Featured in the March 1992 Issue of Arizona Highways

BY: Joseph Stocker

TO EXCITE YOUR SENSES, TRY LONG-TRIP BICYCLE TOURING

As you read this (assuming it's not the middle of the night), there are an indeterminate number of crazy people out on the highways of Arizona. They're crazy about bicycles. They're crazy about touring on bicycles. They're addicted to cycling, especially cycling long distances, just like other people get addicted to politics or bridge or model trains.

Take, for instance, Bill Mueller, a Glendale retiree. He has cycled the perimeters of Arizona (1,861 miles), New Mexico (1,717 miles), and, most recently, Texas (3,300 miles).

In the spring and summer of 1987, Michael Hontas of Phoenix, who, at 35, hadn't ridden a bike since boyhood, cycled 3,000 miles through France and Spain.

Several Arizonans I know, including a man and a woman in their 60s, have pedaled across the United States. Numbers of people (some from as far away as Germany and Australia) have done the Almost-Across-Arizona ride: 500-odd miles from the Grand Canyon to Nogales.

I haven't tackled that daunting journey, but I've cycled the deserts and the mountains of our state for years and pedaled through California, Oregon, Washington, some of Massachusetts, and a good deal of Europe.

I'm a crazy, just like the rest. And there are quite a few of us since bicycle touring, if not exactly a major sport, is a pretty popular minor one.

We ride mostly on the state's older highways because the freeways have sponged much of the traffic off them. (True, there's a 10-mile stretch of Interstate Route 17 that some of us ride from New River to Rock Springs occasionally. The highway patrol doesn't mind, and it's the only way to get at those spectacular pancakes at the Rock Springs Cafe.) One of the nice things about touring by bicycle is that you're connected to the land. And it's a relaxed sort of sport. You see things better. You go past them slower. You may or may not stop to smell the desert's spring flowers. But your senses get filled to the brim with them.

You can bicycle tour with a group of like-minded friends. Half the fun is the socializing: the fellowship, the eating together, the overnighting together, the picnicking together. You can go with a commercial bike-tour outfit, or you can tour alone. A lot of the peripatetic cyclists prefer it that way.

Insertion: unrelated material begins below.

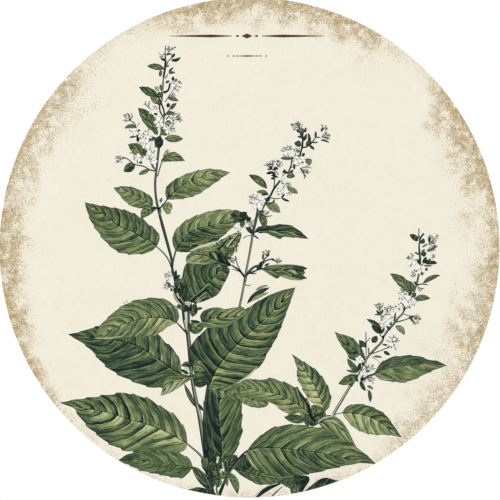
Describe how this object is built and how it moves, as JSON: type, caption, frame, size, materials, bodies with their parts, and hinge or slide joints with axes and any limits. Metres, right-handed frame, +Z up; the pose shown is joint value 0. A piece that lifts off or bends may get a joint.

"It's just you, the bike, your thoughts, and the road," wrote Nelson Pena in Bicycling. "Solo touring gives you total control - a welcome relief for any of you who've ever spent a weekend straining to keep up with more experienced riders."

WHEN YOU GO

Interested bikers can join a bike club and receive its newsletter and schedule of organized rides. (There are two major groups in the state: the Arizona Bicycle Club, P.O. Box 67173, Phoenix, AZ 85082-7173; and the Greater Arizona Bicycling Association, P.O. Box 43273, Tucson, AZ 85733). There are a number of tour outfits nationwide. You can get lists from the TourFinder issue of Bicycle USA (published by the League of American Wheelmen, 6707 Whitestone Rd., Suite 209, Baltimore, MD 21207).

Also, you should select a good touring bike. It may cost $500 or so, but it's money well-spent. Wear a helmet. Take water. If you're touring Arizona, obtain an Arizona Bicycle Suitability Map, showing what roads are good for cycling (Arizona Department of Transportation, Room 340-B, 206 S. 17th Ave., Phoenix, AZ 85007).